==== RECORDED DATA ====
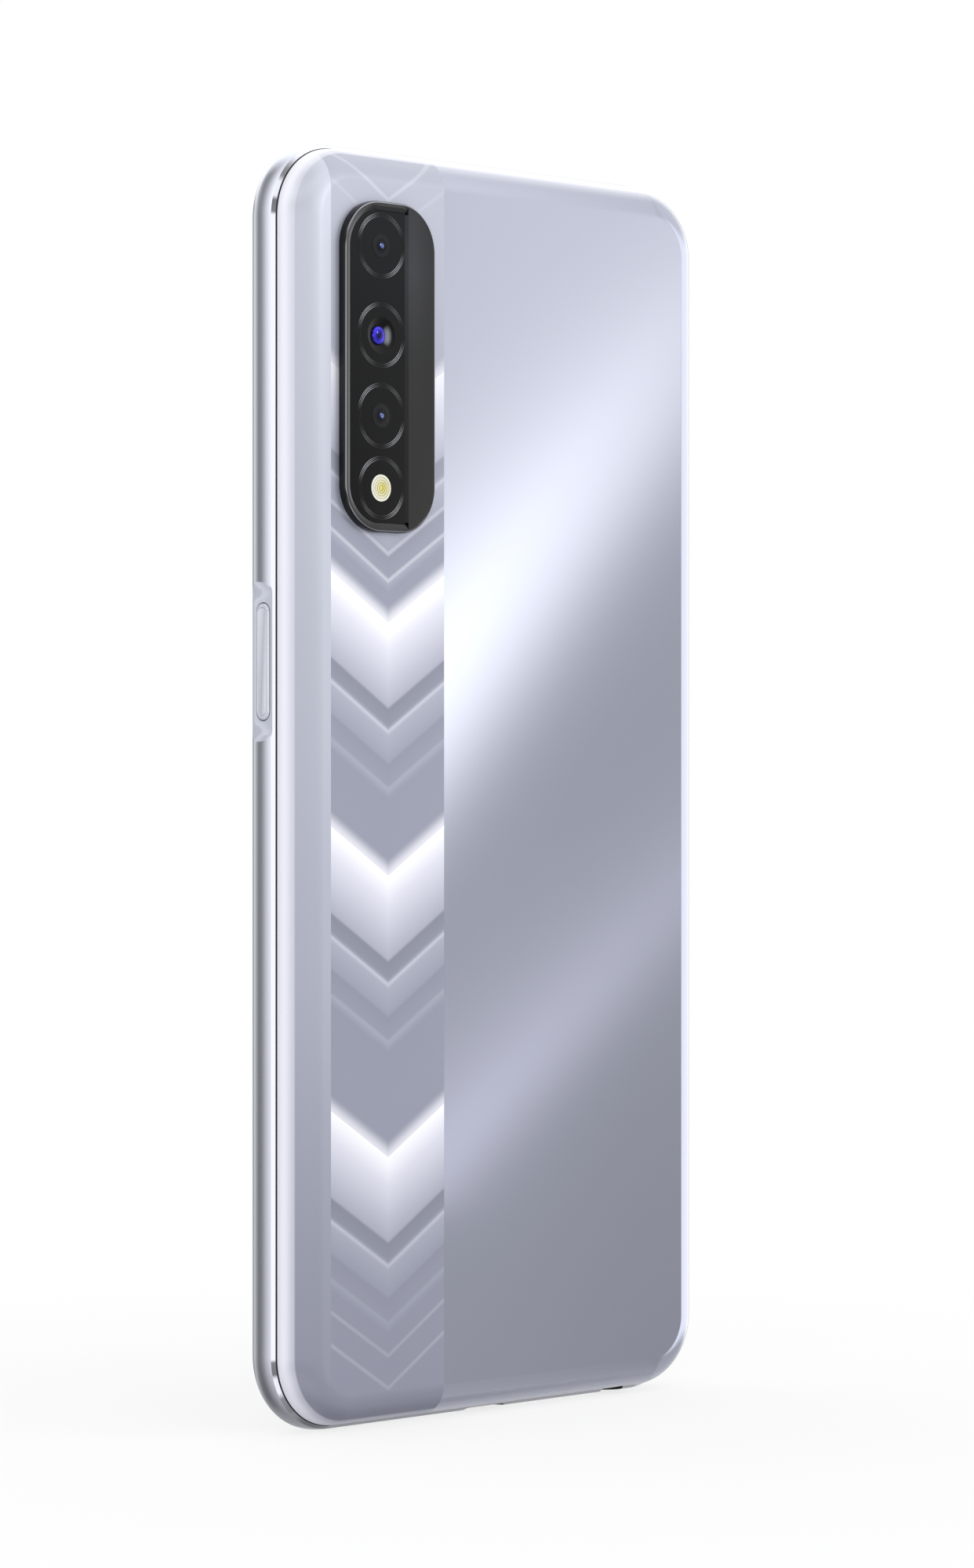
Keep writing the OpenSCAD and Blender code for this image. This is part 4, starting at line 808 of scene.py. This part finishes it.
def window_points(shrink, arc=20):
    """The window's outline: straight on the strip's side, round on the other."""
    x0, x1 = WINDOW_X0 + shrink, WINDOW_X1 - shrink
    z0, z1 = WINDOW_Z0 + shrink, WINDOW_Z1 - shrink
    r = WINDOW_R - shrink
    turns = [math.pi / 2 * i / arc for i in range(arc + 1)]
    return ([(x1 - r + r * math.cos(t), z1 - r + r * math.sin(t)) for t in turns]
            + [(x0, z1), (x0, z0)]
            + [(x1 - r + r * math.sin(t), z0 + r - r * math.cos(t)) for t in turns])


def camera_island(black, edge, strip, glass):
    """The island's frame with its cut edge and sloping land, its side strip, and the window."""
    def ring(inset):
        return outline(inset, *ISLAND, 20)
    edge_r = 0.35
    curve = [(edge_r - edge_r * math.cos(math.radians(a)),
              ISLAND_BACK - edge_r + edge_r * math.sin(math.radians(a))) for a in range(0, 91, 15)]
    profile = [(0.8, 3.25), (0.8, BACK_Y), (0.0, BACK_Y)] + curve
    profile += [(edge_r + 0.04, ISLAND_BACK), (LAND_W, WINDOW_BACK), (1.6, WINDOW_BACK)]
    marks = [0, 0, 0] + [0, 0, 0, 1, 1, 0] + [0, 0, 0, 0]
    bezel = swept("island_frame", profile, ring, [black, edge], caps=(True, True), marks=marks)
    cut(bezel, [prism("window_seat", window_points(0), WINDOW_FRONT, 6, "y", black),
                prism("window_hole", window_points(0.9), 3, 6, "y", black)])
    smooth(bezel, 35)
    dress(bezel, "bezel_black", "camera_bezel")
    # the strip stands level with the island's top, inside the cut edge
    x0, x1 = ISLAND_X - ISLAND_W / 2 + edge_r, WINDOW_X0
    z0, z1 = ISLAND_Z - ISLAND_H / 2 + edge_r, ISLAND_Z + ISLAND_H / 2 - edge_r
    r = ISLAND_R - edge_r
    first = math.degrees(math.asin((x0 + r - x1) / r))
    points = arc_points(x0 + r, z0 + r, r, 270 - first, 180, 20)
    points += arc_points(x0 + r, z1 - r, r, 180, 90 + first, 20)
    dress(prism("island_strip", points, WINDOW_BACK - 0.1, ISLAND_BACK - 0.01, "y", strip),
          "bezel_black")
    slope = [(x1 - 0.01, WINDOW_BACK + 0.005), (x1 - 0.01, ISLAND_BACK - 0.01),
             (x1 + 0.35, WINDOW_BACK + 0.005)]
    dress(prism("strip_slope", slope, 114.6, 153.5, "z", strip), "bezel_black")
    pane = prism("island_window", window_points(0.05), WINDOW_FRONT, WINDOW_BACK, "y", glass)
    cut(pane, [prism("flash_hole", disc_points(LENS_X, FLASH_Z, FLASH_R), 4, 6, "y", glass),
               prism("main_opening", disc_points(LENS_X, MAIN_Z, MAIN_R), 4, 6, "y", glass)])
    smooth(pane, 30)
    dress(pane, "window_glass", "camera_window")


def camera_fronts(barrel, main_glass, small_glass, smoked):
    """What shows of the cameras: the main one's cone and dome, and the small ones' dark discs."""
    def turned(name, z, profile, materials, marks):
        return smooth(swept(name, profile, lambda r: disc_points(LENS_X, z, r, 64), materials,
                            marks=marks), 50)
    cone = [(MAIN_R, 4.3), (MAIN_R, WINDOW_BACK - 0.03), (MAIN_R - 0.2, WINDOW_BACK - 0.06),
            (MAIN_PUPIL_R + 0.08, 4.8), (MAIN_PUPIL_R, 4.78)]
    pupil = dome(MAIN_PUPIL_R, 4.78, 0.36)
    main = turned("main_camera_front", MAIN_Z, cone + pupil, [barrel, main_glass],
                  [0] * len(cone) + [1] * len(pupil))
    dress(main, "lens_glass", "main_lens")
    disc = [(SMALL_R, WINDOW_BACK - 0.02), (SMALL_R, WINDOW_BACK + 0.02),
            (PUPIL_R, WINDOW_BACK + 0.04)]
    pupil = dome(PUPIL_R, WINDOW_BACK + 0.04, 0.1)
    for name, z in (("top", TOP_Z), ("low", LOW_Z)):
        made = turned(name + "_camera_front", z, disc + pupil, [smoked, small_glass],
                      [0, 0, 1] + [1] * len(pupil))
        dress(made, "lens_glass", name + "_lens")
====
PROBLEM TO SOLVE: Copy down the whole of the data above, matching it exactly.

WRITTEN ANSWER:
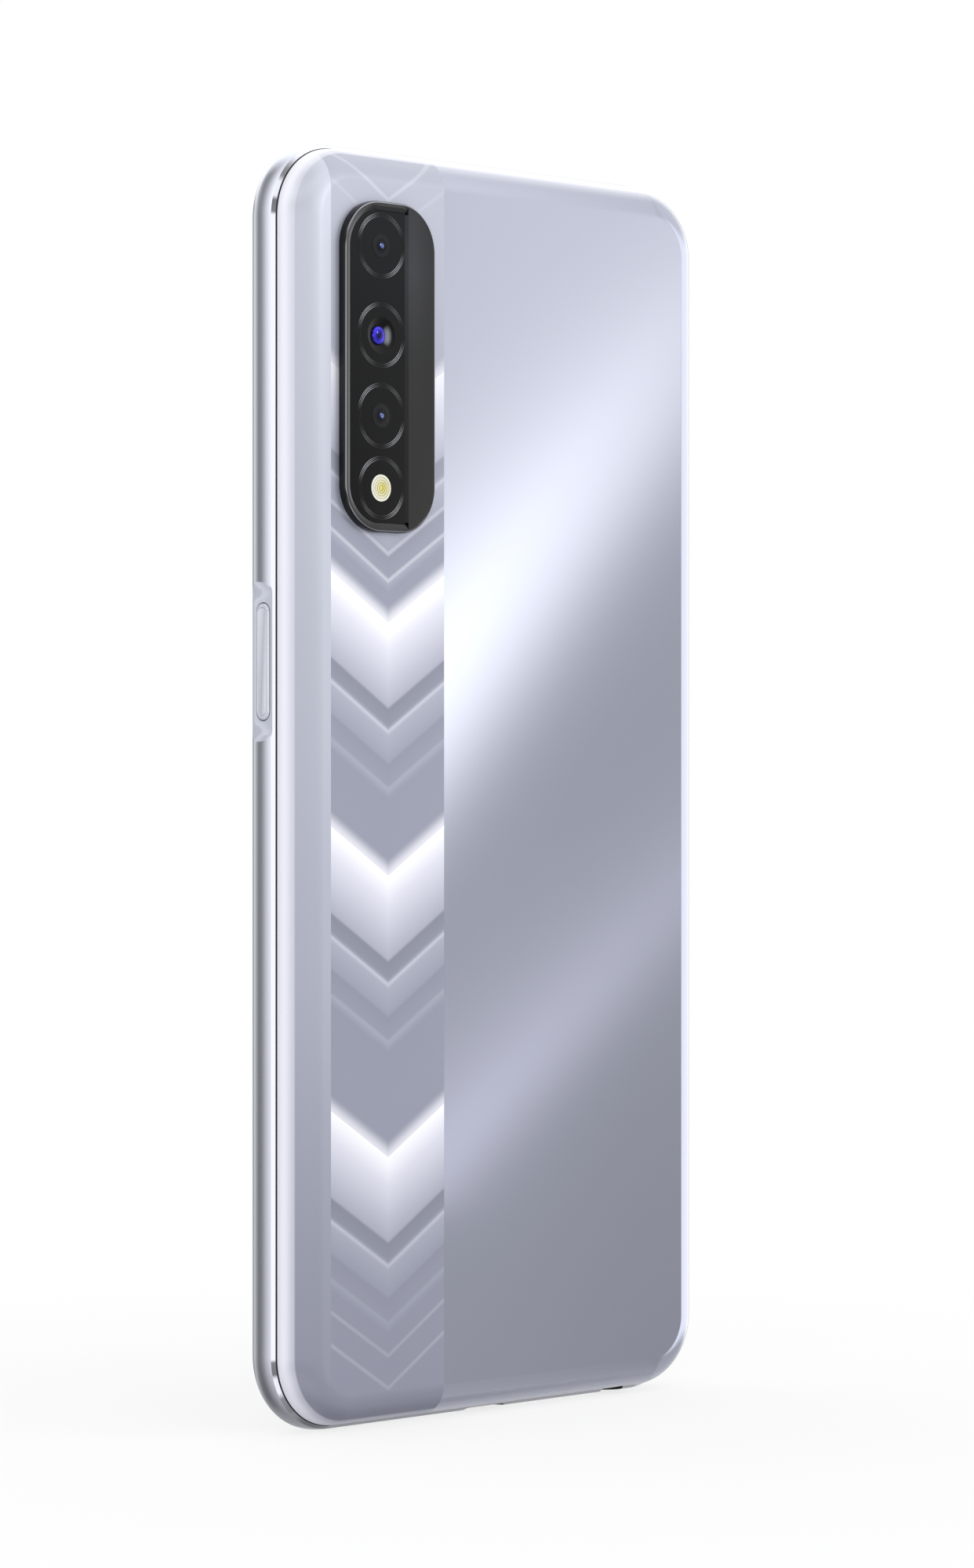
Keep writing the OpenSCAD and Blender code for this image. This is part 4, starting at line 808 of scene.py. This part finishes it.
def window_points(shrink, arc=20):
    """The window's outline: straight on the strip's side, round on the other."""
    x0, x1 = WINDOW_X0 + shrink, WINDOW_X1 - shrink
    z0, z1 = WINDOW_Z0 + shrink, WINDOW_Z1 - shrink
    r = WINDOW_R - shrink
    turns = [math.pi / 2 * i / arc for i in range(arc + 1)]
    return ([(x1 - r + r * math.cos(t), z1 - r + r * math.sin(t)) for t in turns]
            + [(x0, z1), (x0, z0)]
            + [(x1 - r + r * math.sin(t), z0 + r - r * math.cos(t)) for t in turns])


def camera_island(black, edge, strip, glass):
    """The island's frame with its cut edge and sloping land, its side strip, and the window."""
    def ring(inset):
        return outline(inset, *ISLAND, 20)
    edge_r = 0.35
    curve = [(edge_r - edge_r * math.cos(math.radians(a)),
              ISLAND_BACK - edge_r + edge_r * math.sin(math.radians(a))) for a in range(0, 91, 15)]
    profile = [(0.8, 3.25), (0.8, BACK_Y), (0.0, BACK_Y)] + curve
    profile += [(edge_r + 0.04, ISLAND_BACK), (LAND_W, WINDOW_BACK), (1.6, WINDOW_BACK)]
    marks = [0, 0, 0] + [0, 0, 0, 1, 1, 0] + [0, 0, 0, 0]
    bezel = swept("island_frame", profile, ring, [black, edge], caps=(True, True), marks=marks)
    cut(bezel, [prism("window_seat", window_points(0), WINDOW_FRONT, 6, "y", black),
                prism("window_hole", window_points(0.9), 3, 6, "y", black)])
    smooth(bezel, 35)
    dress(bezel, "bezel_black", "camera_bezel")
    # the strip stands level with the island's top, inside the cut edge
    x0, x1 = ISLAND_X - ISLAND_W / 2 + edge_r, WINDOW_X0
    z0, z1 = ISLAND_Z - ISLAND_H / 2 + edge_r, ISLAND_Z + ISLAND_H / 2 - edge_r
    r = ISLAND_R - edge_r
    first = math.degrees(math.asin((x0 + r - x1) / r))
    points = arc_points(x0 + r, z0 + r, r, 270 - first, 180, 20)
    points += arc_points(x0 + r, z1 - r, r, 180, 90 + first, 20)
    dress(prism("island_strip", points, WINDOW_BACK - 0.1, ISLAND_BACK - 0.01, "y", strip),
          "bezel_black")
    slope = [(x1 - 0.01, WINDOW_BACK + 0.005), (x1 - 0.01, ISLAND_BACK - 0.01),
             (x1 + 0.35, WINDOW_BACK + 0.005)]
    dress(prism("strip_slope", slope, 114.6, 153.5, "z", strip), "bezel_black")
    pane = prism("island_window", window_points(0.05), WINDOW_FRONT, WINDOW_BACK, "y", glass)
    cut(pane, [prism("flash_hole", disc_points(LENS_X, FLASH_Z, FLASH_R), 4, 6, "y", glass),
               prism("main_opening", disc_points(LENS_X, MAIN_Z, MAIN_R), 4, 6, "y", glass)])
    smooth(pane, 30)
    dress(pane, "window_glass", "camera_window")


def camera_fronts(barrel, main_glass, small_glass, smoked):
    """What shows of the cameras: the main one's cone and dome, and the small ones' dark discs."""
    def turned(name, z, profile, materials, marks):
        return smooth(swept(name, profile, lambda r: disc_points(LENS_X, z, r, 64), materials,
                            marks=marks), 50)
    cone = [(MAIN_R, 4.3), (MAIN_R, WINDOW_BACK - 0.03), (MAIN_R - 0.2, WINDOW_BACK - 0.06),
            (MAIN_PUPIL_R + 0.08, 4.8), (MAIN_PUPIL_R, 4.78)]
    pupil = dome(MAIN_PUPIL_R, 4.78, 0.36)
    main = turned("main_camera_front", MAIN_Z, cone + pupil, [barrel, main_glass],
                  [0] * len(cone) + [1] * len(pupil))
    dress(main, "lens_glass", "main_lens")
    disc = [(SMALL_R, WINDOW_BACK - 0.02), (SMALL_R, WINDOW_BACK + 0.02),
            (PUPIL_R, WINDOW_BACK + 0.04)]
    pupil = dome(PUPIL_R, WINDOW_BACK + 0.04, 0.1)
    for name, z in (("top", TOP_Z), ("low", LOW_Z)):
        made = turned(name + "_camera_front", z, disc + pupil, [smoked, small_glass],
                      [0, 0, 1] + [1] * len(pupil))
        dress(made, "lens_glass", name + "_lens")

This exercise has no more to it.